Aid to focus on development, not giveaways
The political statement at the Fourth High-Level Forum on Aid Effectiveness will also serve as an impetus for fulfilling the Millennium Development Goals, they said.
“We declare a new partnership that we believe will lay the foundation for strong, shared and sustainable growth,” read the statement, which was written by the representatives of the governments and organizations participating in the Busan forum.
The three-day forum, attended by more than 3,000 people from 160 countries, 70 international organizations and 300 civic groups, is scheduled to announce the Busan Declaration at its closing ceremony today.
The statement stressed four principles including a focus on results, reflecting long-standing criticism that international aid, which totaled $539 billion in 2009 alone, has largely been inefficient giveaways by richer countries to poorer.
“I hope that the Busan Forum will make real progress in making more results-oriented cooperation,” President Lee Myung-bak said in a speech during the official opening ceremony of the forum yesterday.
Lee said the ultimate goal of development cooperation is to create an enabling environment and conditions in which partner countries build up their own capacities and achieve self-sustained growth.
“With temporary assistance and short-term programs, we shall find it hard to reach this goal,” he said.
The statement, which also stresses inclusive development partnerships, transparency and accountability, continues the discussion over aid effectiveness that was the focus of the first such forum in Rome in 2003, and is supposed to provide a more efficient framework for giving aid and promoting development.
The forum was held with only four years remaining for the international community to reach the Millennium Development Goals adopted by world leaders in 2000. The 60-point pledge on development includes halving the proportion of people living in extreme poverty by 2015.
According to the Organization of Economic Cooperation of Development, co-organizer of the Busan forum, the number of people living under the poverty line has declined by 400 million since 1990, but there’s still a long way to go to meet the goal, particularly in Africa.
“The Busan Forum, building upon these achievements and lessons, will serve to accelerate the global momentum to achieve the MDGs by 2015 and to discuss a new cooperative framework for effective development cooperation,” Lee said.
Participants in the forum urged countries to continue giving aid despite the weak global economic outlook.
An OECD report published in 2010 predicted that aid to Africa would grow by only 1 percent every year between 2010 and 2013, compared to the average of 12 percent per year over the previous three years, a rate the organization said would be outpaced by population growth on the continent.
Lee reiterated Korea’s promise to double its Official Development Assistance by 2015. In an opening speech, United Nations Secretary General Ban Ki-moon also cited the United Kingdom’s decision to maintain its aid volumes.
“To traditional donors, I say do not let this crisis, short-term austerity, deflect you from your long-term commitment to the world’s poorest people,” he said. “Cutting aid will not balance your budget, but it will hurt the most vulnerable people.”

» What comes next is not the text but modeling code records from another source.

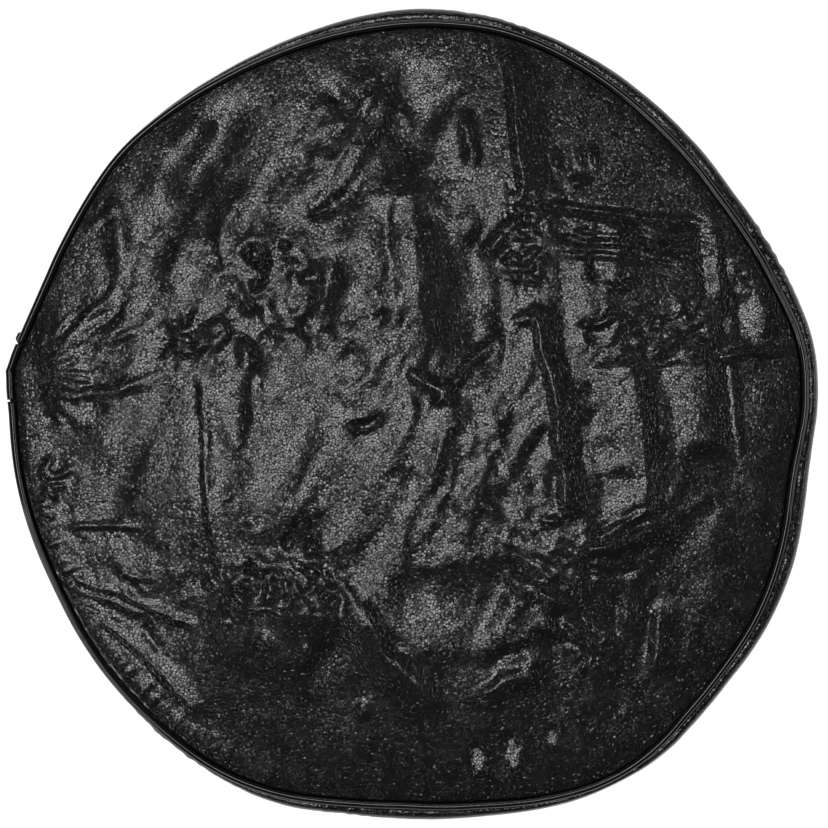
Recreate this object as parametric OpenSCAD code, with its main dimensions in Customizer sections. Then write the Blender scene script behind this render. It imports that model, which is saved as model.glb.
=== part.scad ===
// Spare tyre cover for a 27 inch tyre, lying empty on its back with its face up.
// A face panel and a side band, both of vinyl on a knit backing, are sewn together over a
// beaded welt. The empty band folds flat under the face, and its far edge is the mouth,
// which is gathered on an elastic inside a casing.
// The origin is on the floor under the middle of the cover, and +Z is up.

/* [Face] */
// Diameter of the tyre that the cover fits
tyre_d = 686; // [620:1:760]
// Height of the face panel's outer side above the floor
face_z = 19.5; // [17:0.5:26]

/* [Vinyl] */
// Thickness of the vinyl
vinyl_t = 0.6; // [0.5:0.05:0.8]
// Thickness of the knit backing
backing_t = 0.4; // [0.3:0.05:0.5]

/* [Welt] */
// Diameter of the welt's round bead
bead_d = 6; // [5:0.5:7]
// Width of the welt's sewn flange
flange_w = 11; // [8:1:14]
// Thickness of the welt's flange
flange_t = 0.5; // [0.4:0.05:0.6]
// Bearing of the middle of the splice that closes the welt
splice_at = 174; // [150:1:200]
// Angle that the splice covers
splice_angle = 8; // [4:1:12]

/* [Band] */
// Width of the seam allowance along the band's upper edge
allowance_w = 14; // [10:1:18]
// Width of the rounded fold where the band turns under
fold_w = 9; // [7:1:12]
// Bearing of the lap that joins the ends of the band
lap_at = 169; // [150:1:200]
// Width of the lap
lap_w = 10; // [8:1:20]
// How far the loose corner of the lap stands out
ear_l = 5; // [2:1:10]

/* [Hem] */
// Diameter of the mouth, with the elastic relaxed
mouth_d = 356; // [300:1:420]
// Width of the hem casing
casing_w = 12; // [11:0.5:16]
// Height of the gathered hem casing
casing_h = 9; // [7:0.5:12]
// Width of the casing's edge where it is sewn onto the band
casing_edge = 5; // [4:1:8]
// Width of the elastic
elastic_w = 10; // [8:0.5:10]
// Thickness of the elastic
elastic_t = 1.2; // [0.8:0.1:1.6]
// Length over which the elastic's ends overlap
elastic_lap = 25; // [15:1:40]

/* [Thread] */
// Diameter of the sewing thread
thread_d = 0.5; // [0.4:0.1:0.8]

/* [Hidden] */

gap = 0.3;                      // between the pieces that move with the face and the others
skin_t = vinyl_t + backing_t;
bead_r = bead_d / 2;
bead_rise = 1.1;                // from the face's outer side up to the middle of the bead
bead_z = face_z + bead_rise;
bead_sides = 10;
flange_z = face_z - skin_t - flange_t;
taut_r = tyre_d / 2 + bead_r;   // the middle of the bead with a tyre in the cover
seam_inset = bead_r + 1.5;      // from the middle of the bead in to the seam
band_top = bead_z - bead_r - gap;
mouth_r = mouth_d / 2;
hem_r = mouth_r + casing_w;
round_fn = 180;

station = 4;                    // degrees from one section of the rim to the next
bearings = [0 : station : 360 - station];
splice_gap = 0.25;              // degrees of daylight at each end of the splice

// How the rim of the empty cover lies. Each row has a bearing, how far the welt is pulled in
// from its taut circle, and how far the band's fold stands out past the middle of the bead.
rim = [
    [0, 5, 12], [10, 2, 12], [20, 12, 14], [30, 18, 14], [36, 20, 14], [50, 17, 14],
    [60, 12, 13], [70, 6, 11], [78, 3, 11], [90, 5, 14], [100, 8, 12], [110, 10, 9],
    [120, 10, 7], [130, 7, 5], [138, 4, 4], [150, 7, 2], [160, 6, 1], [166, 2, 1],
    [174, -9, 1], [180, -4, 1], [190, -3, 2], [200, -1, 1], [206, 0, 1], [220, -4, 2],
    [230, -6, 6], [242, -9, 6], [250, -6, 10], [260, 2, 11], [268, 5, 13], [280, 0, 11],
    [290, -10, 9], [298, -16, 7], [306, -14, 10], [312, -7, 12], [320, -3, 12],
    [330, -1, 14], [340, 5, 15], [350, 12, 15], [355, 10, 13], [360, 5, 12]
];
pull_rows = [for (row = rim) [row[0], row[1]]];
reach_rows = [for (row = rim) [row[0], row[2]]];
blur = 2.5;                     // degrees each side over which the rows are evened out

function turn(b) = b - 360 * floor(b / 360);
function eased(b, rows) =
    (lookup(turn(b - blur), rows) + 2 * lookup(turn(b), rows) + lookup(turn(b + blur), rows)) / 4;
function bead_at(b) = taut_r - eased(b, pull_rows);
function fold_at(b) = bead_at(b) + eased(b, reach_rows);
function reversed(list) = [for (i = [len(list) - 1 : -1 : 0]) list[i]];
function on_bearing(b, line) = [for (p = line) [p[0] * cos(b), p[0] * sin(b), p[1]]];
function ribbon(b, one_side, other_side) = on_bearing(b, concat(one_side, reversed(other_side)));

// The side of the band at a depth below its outer surface: shoulder, middle and foot,
// each as [distance from the middle of the cover, height].
function wall_line(b, depth) = [
    [fold_at(b) - 1.5 - depth, 0.82 * band_top - depth / 2],
    [fold_at(b) - depth, 0.45 * band_top],
    [fold_at(b) - 2.5 - 0.8 * depth, 0.12 * band_top + 0.7 * depth]
];
// The whole band from its sewn edge down to where it lies flat on the floor.
function band_line(b, depth) = concat(
    [[bead_at(b) - allowance_w, band_top - depth], [bead_at(b) - 1 - depth / 2, band_top - depth]],
    wall_line(b, depth),
    [[fold_at(b) - fold_w, depth]]
);
// The bead with its flange, as one extrusion that follows the rim.
function welt_line(b) = let (
    root = bead_z - flange_z,
    from = asin(-root / bead_r) - 2 * (90 - asin(root / bead_r)),
    to = 180 + asin((root - flange_t) / bead_r)
) concat(
    [[bead_at(b) - bead_r - flange_w, flange_z]],
    [for (i = [0 : bead_sides]) let (a = from + i * (to - from) / bead_sides)
        [bead_at(b) + bead_r * cos(a), bead_z + bead_r * sin(a)]],
    [[bead_at(b) - bead_r - flange_w, flange_z + flange_t]]
);

// The ends of a welt: its flange and its bead. The ends of a strip of the wall, in two halves.
welt_caps = [[0, 1, bead_sides + 1, bead_sides + 2], [for (j = [1 : bead_sides + 1]) j]];
wall_caps = [[0, 1, 4, 5], [1, 2, 3, 4]];

// A solid through closed sections with the same number of points. With no caps it is a ring,
// and caps are otherwise the faces that close an end, as places in the section.
// Sections that run clockwise are turned inside out.
module swept(sections, caps = [], clockwise = false) {
    n = len(sections[0]);
    count = len(sections);
    last = caps == [] ? count - 1 : count - 2;
    sides = [for (i = [0 : last], j = [0 : n - 1])
        let (a = i * n, b = ((i + 1) % count) * n, k = (j + 1) % n)
        each [[a + j, b + k, b + j], [a + j, a + k, b + k]]];
    ends = [for (cap = caps) each [reversed(cap), [for (j = cap) (count - 1) * n + j]]];
    faces = concat(sides, ends);
    polyhedron(
        points = [for (s = sections) each s],
        faces = clockwise ? [for (f = faces) reversed(f)] : faces,
        convexity = 10
    );
}

module bead_outline(inset)
    polygon([for (b = bearings) (bead_at(b) - inset) * [cos(b), sin(b)]]);

module fold_outline(inset)
    polygon([for (b = bearings) (fold_at(b) - inset) * [cos(b), sin(b)]]);

module face_panel()
    color("#1b1b1d")
    translate([0, 0, face_z - vinyl_t])
    linear_extrude(vinyl_t)
    bead_outline(bead_r + gap);

module face_backing()
    color("#8c8c88")
    translate([0, 0, face_z - skin_t])
    linear_extrude(backing_t)
    bead_outline(bead_r + 2 * gap);

module welt_bead() {
    from = splice_at + splice_angle / 2 + splice_gap;
    span = 360 - splice_angle - 2 * splice_gap;
    steps = round(span / station);
    color("#101011")
    swept([for (i = [0 : steps]) let (b = from + i * span / steps) on_bearing(b, welt_line(b))], welt_caps);
}

module welt_splice() {
    steps = 4;
    color("#141415")
    swept([for (i = [0 : steps]) let (b = splice_at + splice_angle * (i / steps - 0.5))
        on_bearing(b, welt_line(b))], welt_caps);
}

// The seam through the face panel and the welt's flange.
module seam_thread()
    color("#0c0c0d")
    translate([0, 0, flange_z])
    linear_extrude(face_z - flange_z)
    difference() {
        bead_outline(seam_inset);
        bead_outline(seam_inset + thread_d);
    }

module side_band()
    color("#1b1b1d")
    swept([for (b = bearings) ribbon(b, band_line(b, vinyl_t), band_line(b, 0))]);

// Its sections run the other way, so that its facets meet those of the vinyl exactly.
module side_band_backing()
    color("#8c8c88")
    swept([for (b = bearings) ribbon(b, band_line(b, vinyl_t), band_line(b, skin_t))], clockwise = true);

// The end of the band, lapped over its start. One loose corner stands out past the welt.
module band_lap() {
    half = lap_w / 2 / taut_r * 180 / PI;
    color("#1e1b19") {
        swept([for (b = [lap_at - half, lap_at, lap_at + half])
            ribbon(b, wall_line(b, 0), wall_line(b, -vinyl_t))], wall_caps);
        rotate([0, 0, lap_at])
        translate([fold_at(lap_at) + vinyl_t / 2, -lap_w / 2, band_top / 2])
        cube([ear_l, lap_w, 2 * vinyl_t]);
    }
}

module lap_thread() {
    half = thread_d / 2 / taut_r * 180 / PI;
    color("#0c0c0d")
    swept([for (b = [lap_at - half, lap_at + half])
        ribbon(b, wall_line(b, -vinyl_t), wall_line(b, -vinyl_t - thread_d))], wall_caps);
}

module flat_return()
    difference() {
        fold_outline(fold_w);
        circle(r = hem_r, $fn = round_fn);
    }

module band_return()
    color("#1b1b1d")
    linear_extrude(vinyl_t)
    flat_return();

module band_return_backing()
    color("#8c8c88")
    translate([0, 0, vinyl_t])
    linear_extrude(backing_t)
    flat_return();

// A tube of vinyl round the elastic, with one edge laid on the band and sewn down.
module hem_casing()
    color("#1b1b1d")
    rotate_extrude($fn = round_fn) {
        difference() {
            translate([mouth_r, 0])
            square([casing_w, casing_h]);
            translate([mouth_r + vinyl_t, vinyl_t])
            square([casing_w - 2 * vinyl_t, casing_h - 2 * vinyl_t]);
        }
        translate([hem_r - vinyl_t, skin_t])
        square([casing_edge + vinyl_t, vinyl_t]);
    }

elastic_r = mouth_r + (casing_w - elastic_w) / 2;
elastic_z = casing_h / 2 - elastic_t / 2;
elastic_lap_angle = elastic_lap / mouth_r * 180 / PI;

module elastic_section()
    translate([elastic_r, 0])
    square([elastic_w, elastic_t]);

module hem_elastic()
    color("#dcdcd6") {
        translate([0, 0, elastic_z])
        rotate_extrude($fn = round_fn)
        elastic_section();
        translate([0, 0, elastic_z + elastic_t])
        rotate_extrude(angle = elastic_lap_angle, $fn = round_fn)
        elastic_section();
    }

// Rows of stitches across the overlap of the elastic's ends.
module elastic_tack() {
    margin = 1;
    color("#f0f0ea")
    for (row = [0.2 : 0.2 : 0.8])
        rotate([0, 0, row * elastic_lap_angle])
        translate([elastic_r + margin, 0, elastic_z + 2 * elastic_t])
        rotate([0, 90, 0])
        cylinder(d = thread_d, h = elastic_w - 2 * margin, $fn = 16);
}

// The seam through the band and the edge of the casing.
module hem_thread()
    color("#0c0c0d")
    rotate_extrude($fn = round_fn)
    translate([hem_r + casing_edge / 2, 0])
    square([thread_d, skin_t + vinyl_t]);

face_panel();
face_backing();
welt_bead();
welt_splice();
seam_thread();
side_band();
side_band_backing();
band_lap();
lap_thread();
band_return();
band_return_backing();
hem_casing();
hem_elastic();
elastic_tack();
hem_thread();
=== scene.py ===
"""The looks of a spare tyre cover that lies empty, face up: its creased vinyl face, glossy welt,
pleated band and gathered mouth. Lengths are in millimetres until a mesh is made, and the
frame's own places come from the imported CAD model."""
import math

import bpy
import numpy as np
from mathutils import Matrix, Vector


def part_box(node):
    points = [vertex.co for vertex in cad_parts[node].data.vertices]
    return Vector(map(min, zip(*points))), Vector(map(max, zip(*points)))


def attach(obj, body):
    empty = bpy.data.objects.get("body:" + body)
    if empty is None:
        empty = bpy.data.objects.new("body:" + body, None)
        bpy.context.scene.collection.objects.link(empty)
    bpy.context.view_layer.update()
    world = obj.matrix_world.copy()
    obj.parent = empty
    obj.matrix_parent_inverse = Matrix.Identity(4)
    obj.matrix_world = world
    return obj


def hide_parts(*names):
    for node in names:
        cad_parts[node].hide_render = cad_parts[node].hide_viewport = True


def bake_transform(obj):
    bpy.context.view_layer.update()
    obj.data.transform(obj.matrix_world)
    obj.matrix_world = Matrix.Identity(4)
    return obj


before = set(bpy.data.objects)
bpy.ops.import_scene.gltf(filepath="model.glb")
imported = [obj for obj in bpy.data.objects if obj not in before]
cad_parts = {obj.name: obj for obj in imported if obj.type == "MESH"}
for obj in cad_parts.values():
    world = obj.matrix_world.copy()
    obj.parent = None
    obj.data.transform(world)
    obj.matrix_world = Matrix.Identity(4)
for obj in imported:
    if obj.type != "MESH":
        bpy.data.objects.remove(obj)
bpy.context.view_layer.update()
MM = 0.001

# ---------------------------------------------------------------- places taken from the CAD model


def cad_points(node):
    """The corners of a CAD node's mesh, in millimetres."""
    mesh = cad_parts[node].data
    return np.array([v.co for v in mesh.vertices], float) / MM


def cad_box(node):
    """A CAD node's lowest and highest corners, in millimetres."""
    low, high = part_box(node)
    return np.array(low) / MM, np.array(high) / MM


def ring_of(points, station=4):
    """The furthest point on each bearing where the CAD rim has a section, as radii."""
    bearing = np.degrees(np.arctan2(points[:, 1], points[:, 0])) % 360
    radius = np.hypot(points[:, 0], points[:, 1])
    place = np.round(bearing / station).astype(int) % (360 // station)
    return np.array([radius[place == i].max() for i in range(360 // station)])


def reach_of(node):
    """How far each point of a CAD node is from the upright through the cover's middle."""
    points = cad_points(node)
    return np.hypot(points[:, 0], points[:, 1])


FACE_GAP = 0.3  # between the face's edge and the bead
VINYL_T = 0.6
BACKING_T = 0.4
BOND = 0.03  # gap between the vinyl and its knit backing
BEAD_R = 3.0
FLANGE_W = 11
FLANGE_T = 0.5
THREAD_D = 0.5
KINK_AT = 174  # bearing of the middle of the welt's splice
LAP_AT = 169.0  # bearing of the lap of the band
MM_PER_DEGREE = 5.9  # along the welt
bead_low, bead_high = cad_box("welt_bead")
BEAD_Z = bead_high[2] - BEAD_R
FLANGE_Z = bead_low[2]
FACE_Z = cad_box("face_panel")[1][2]
BAND_TOP = cad_box("side_band")[1][2]
MOUTH_R = reach_of("hem_casing").min()
HEM_R = reach_of("band_return").min()
CASING_H = cad_box("hem_casing")[1][2]
bead_ring = ring_of(cad_points("face_panel")) + BEAD_R + FACE_GAP
fold_ring = ring_of(cad_points("side_band"))


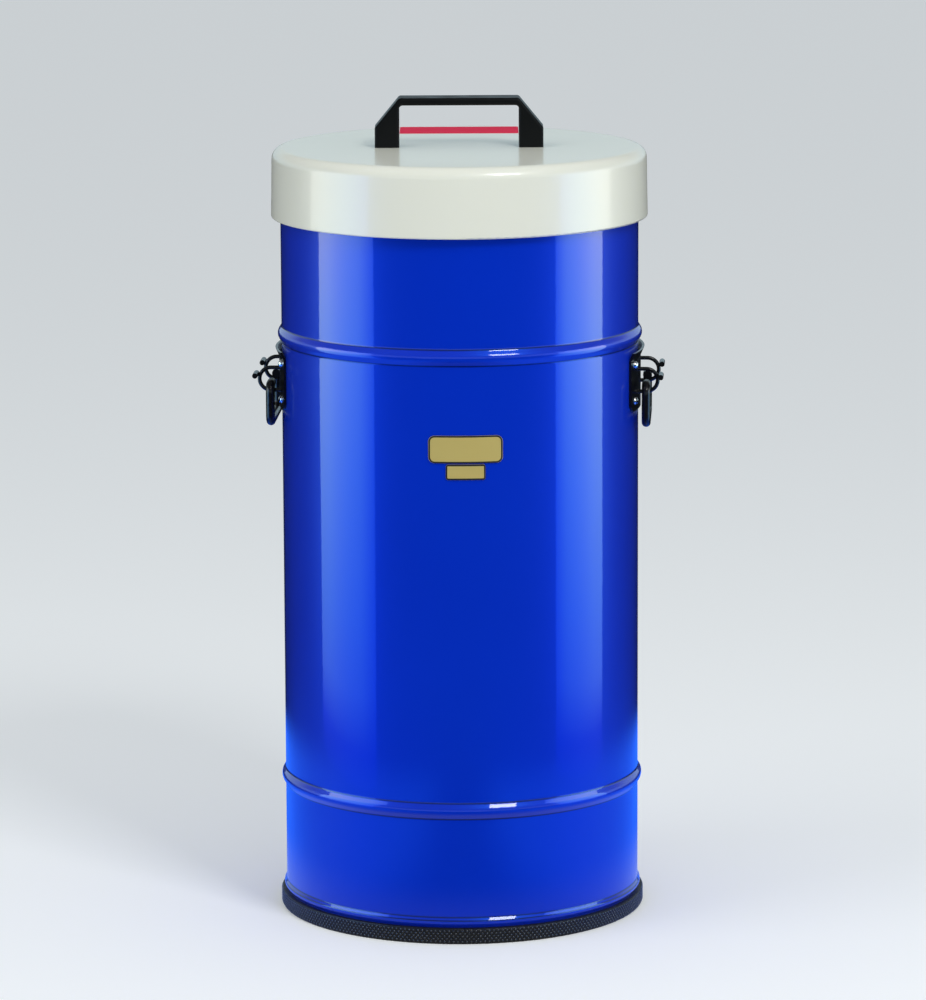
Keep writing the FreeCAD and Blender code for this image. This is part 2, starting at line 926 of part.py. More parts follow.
def curved_plate(label, width, bottom, height, corner):
    """Thin plate that lies on the casing's front."""
    body = new_body(label)
    outer = plate_inner + size("badge_thickness")
    facing_front = size("badge_turn") + FRONT
    items = rectangle(plate_inner, bottom, outer, bottom + height)
    turned(body, items, angle=angle_across(width, outer), turn=facing_front)
    thickness = size("badge_thickness").value

    def across_the_plate(edge):
        is_line = edge.Curve.TypeId == "Part::GeomLine"
        return is_line and abs(edge.Length - thickness) < 0.01

    rounded_edges(body, "corners", corner, across_the_plate)
    return body


# Side handles: each is modelled at +X and turned into place. The casing with its rivet holes turns too

def make_handle_plate(label, turn):
    """Curved plate with a flared upper edge and four rivet holes."""
    body = new_body(label, turn)
    bottom = size("plate_level") - size("plate_drop")
    top = size("plate_level") + size("plate_rise")
    flare = size("plate_flare")
    flare_start = top - size("plate_flare_height")
    bend = size("plate_thickness") * 1.5
    items = [
        (plate_inner, bottom),
        (plate_outer, bottom),
        (plate_outer, flare_start, bend),
        (plate_outer + flare, top),
        (plate_inner + flare, top),
        (plate_inner, flare_start, bend),
    ]
    turned(body, items, angle=angle_across(size("plate_width"), plate_outer))
    low = bottom.value

    def lower_corner(edge):
        is_line = edge.Curve.TypeId == "Part::GeomLine"
        return is_line and edge.BoundBox.ZMax < low + 0.01

    rounded_edges(body, "corners", size("plate_corner"), lower_corner)
    mirrored(body, rivet_holes(body), "XZ_Plane")
    return body


def make_handle_rivets(label, turn):
    """Four domed rivets through the plate and the casing."""
    body = new_body(label, turn)
    shank = size("rivet_radius")
    head = size("rivet_head_radius")
    head_height = size("rivet_head_height")
    tail = size("rivet_tail_radius")
    tail_outer = casing_inner - fit_gap
    tail_inner = tail_outer - size("rivet_tail_height")
    level = size("plate_level") - size("rivet_rise")
    dome = (head * head + head_height * head_height) / (head_height * 2)
    items = [
        (plate_outer + head_height, level),
        Arc(plate_outer + head_height - dome, level),
        (plate_outer, level + head),
        (plate_outer, level + shank),
        (tail_outer, level + shank),
        (tail_outer, level + tail),
        (tail_inner, level + tail, tail * 0.3),
        (tail_inner, level),
    ]
    rivet = turned_about_edge(body, items, turn=rivet_angle)
    row = doc.addObject("PartDesign::LinearPattern", label + "_rows")
    body.addObject(row)
    row.Direction = (plane_of(body, "Z_Axis"), [""])
    bind(row, "Length", size("rivet_rise") * 2)
    row.Occurrences = 2
    across = doc.addObject("PartDesign::Mirrored", label + "_across")
    body.addObject(across)
    across.MirrorPlane = (plane_of(body, "XZ_Plane"), [""])
    group = body.newObject("PartDesign::MultiTransform", label + "_copies")
    group.Originals = [rivet]
    group.Transformations = [row, across]
    body.Tip = group
    return body


staple_centre = plate_outer + size("staple_reach")
staple_level = size("plate_level") + size("staple_lift")
pivot_level = (staple_level - size("staple_radius") + size("staple_wire")
               + size("bail_radius") + size("running_gap"))


def make_handle_staples(label, turn):
    """Two bent wire staples, coped to the plate, with a stop pin welded across each."""
    body = new_body(label, turn)
    radius = size("staple_radius")
    wire = size("staple_wire")
    spread = size("staple_spread")
    start = casing_radius - size("staple_reach")
    spine = outlined(body, "spine", [
        (start, staple_level + radius),
        (staple_centre, staple_level + radius),
        Arc(staple_centre, staple_level),
        (staple_centre + radius, staple_level),
        Arc(staple_centre, staple_level),
        (staple_centre, staple_level - radius),
        (start, staple_level - radius),
    ], closed=False, lift=spread)
    section = with_circles(body, "section", [(-spread, staple_level + radius, wire)],
                           role="YZ_Plane", lift=start)
    bent = feature(body, "AdditivePipe", "bent", section)
    bent.Spine = (spine, ["Edge%d" % (index + 1) for index in range(4)])
    doc.recompute()
    stop = size("stop_radius")
    reach = radius + wire + stop - size("stop_weld")
    stop_x = staple_centre + cosine(size("stop_angle")) * reach
    stop_z = staple_level + sine(size("stop_angle")) * reach
    stop_end = spread - (wire + stop * 0.5)
    circle = with_circles(body, "stop_circle", [(stop_x, stop_z, stop)], lift=stop_end)
    padded(body, circle, size("stop_length"), name="stop")
    doc.recompute()
    full = body.Shape.Volume
    low = staple_level - radius * 2
    high = staple_level + radius * 2
    cope_outline = outlined(body, "cope_outline", rectangle(start - radius, low, plate_outer, high))
    cope = feature(body, "Groove", "cope", cope_outline)
    cope.ReferenceAxis = (cope_outline, ["V_Axis"])
    cope.Angle = 360
    doc.recompute()
    if body.Shape.Volume >= full:
        raise RuntimeError("the staples of %s are not coped" % label)
    second = body.newObject("PartDesign::Mirrored", label + "_second")
    second.Originals = [bent]
    second.MirrorPlane = (plane_of(body, "XZ_Plane"), [""])
    second.TransformMode = "Whole shape"
    body.Tip = second
    return body


def make_handle_bail(label, turn):
    """Bent rod with inward-turned ends that hang in the staples."""
    body = new_body(label, turn)
    spread = size("bail_spread")
    end = size("bail_end")
    bend = size("bail_bend")
    low = pivot_level - size("bail_drop")
    spine = outlined(body, "spine", [
        (-end, pivot_level),
        (-spread, pivot_level, bend),
        (-spread, low, bend),
        (spread, low, bend),
        (spread, pivot_level, bend),
        (end, pivot_level),
    ], closed=False, role="YZ_Plane", lift=staple_centre)
    section = with_circles(body, "section", [(staple_centre, pivot_level, size("bail_radius"))], lift=end)
    bent = feature(body, "AdditivePipe", "bent", section)
    bent.Spine = (spine, ["Edge%d" % (index + 1) for index in range(9)])
    doc.recompute()
    return body


make_outer_shell()
make_base_trim()
make_base_plate()
make_glass_flask()
make_base_cushion()
make_centring_ring()
make_neck_collar()
make_lid_cover()
make_lid_foam()
make_lid_liner()
make_lid_handle()
make_lid_handle_screws()
make_lid_handle_washers()
make_lid_label()

badge_bottom = size("badge_level") - size("badge_height") / 2
rating_bottom = badge_bottom - size("badge_spacing") - size("rating_height")
curved_plate("nameplate", size("badge_width"), badge_bottom, size("badge_height"), size("badge_corner"))
curved_plate("rating_plate", size("rating_width"), rating_bottom, size("rating_height"), size("rating_corner"))

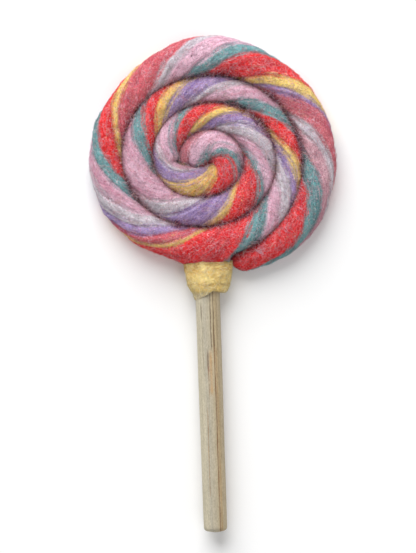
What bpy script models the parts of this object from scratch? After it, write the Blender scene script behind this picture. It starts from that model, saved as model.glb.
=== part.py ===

The leaders also covered the roles required of emerging states and nonstate actors in the field of aid, in response to massive but uncoordinated aid activities by some newcomers like China. U.S. Secretary of State Hillary Clinton called for recipient countries to be wary of blind aid money that, she said may not end up being in their interests. “Be smart shoppers,” Clinton said at a media briefing yesterday. “Be wary of donors who are more interested in extracting your resources than in building your capacity.”
China sent a delegation to the conference of five or six members, according to the organizers. Kevin Rudd, Australian foreign minister, said the forum would provide an opportunity for the Chinese delegation to think about the right direction of its aid.
“It’s good they hear this conference,” Rudd told the Korea JoongAng Daily. “It’s good they consider documents that are before us, because we all are ultimately committed to the principle of aid transparency.”
“I am sure that’s the way China would like to go,” he said.